My Republican colleagues have strongly supported these measures for more than a decade – even longer than many experts believe was necessary to get Part D up and running.

The result has been a stable program and a strong market for Part D plans.

In other words, Republicans enthusiastically support risk mitigation – but not when it's a part of the Affordable Care Act.

Rather than playing Monday morning quarterback and blaming everyone but the people who control the purse strings, we should be talking about things we can do to actually strengthen competition.

That conversation should examine how we can make the CO-OP program stronger.

And there are some changes that we need to consider.

Despite being brand new companies with no existing customer base, the CO-OPs are prohibited from using federal start-up money on marketing.

This makes it nearly impossible for them to compete against some of the most powerful corporations in the world.

We need to fix this and let the CO-OPs operate on a level playing field with the for-profit insurance industry.
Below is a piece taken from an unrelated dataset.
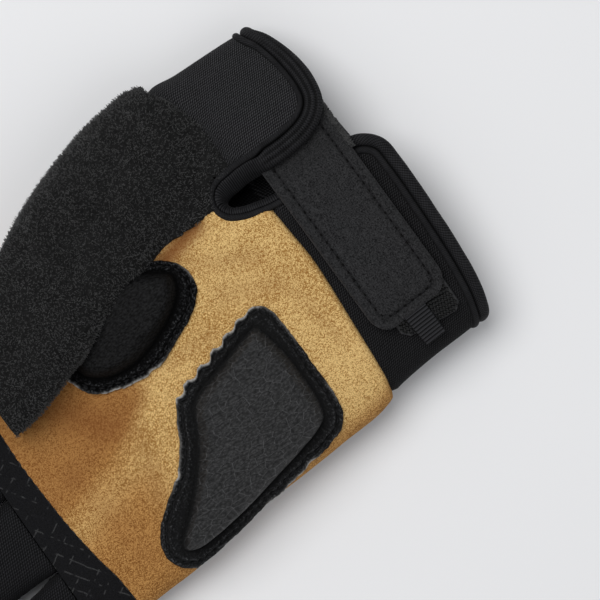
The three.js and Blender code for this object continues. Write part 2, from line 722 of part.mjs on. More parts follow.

And an honest conversation about competition must also include a discussion of creating a public option to compete with private insurers on the Exchanges.

This would place a meaningful check on the insurance industry, give consumers more choices, and reduce the deficit by more than $100 billion.

But don't expect to hear anything like that from my Republican colleagues this afternoon.

Instead, we will hear more of the same – complaints about problems they have created through their own sabotage and nothing constructive about how to make the system better.

I yield back the balance of my time.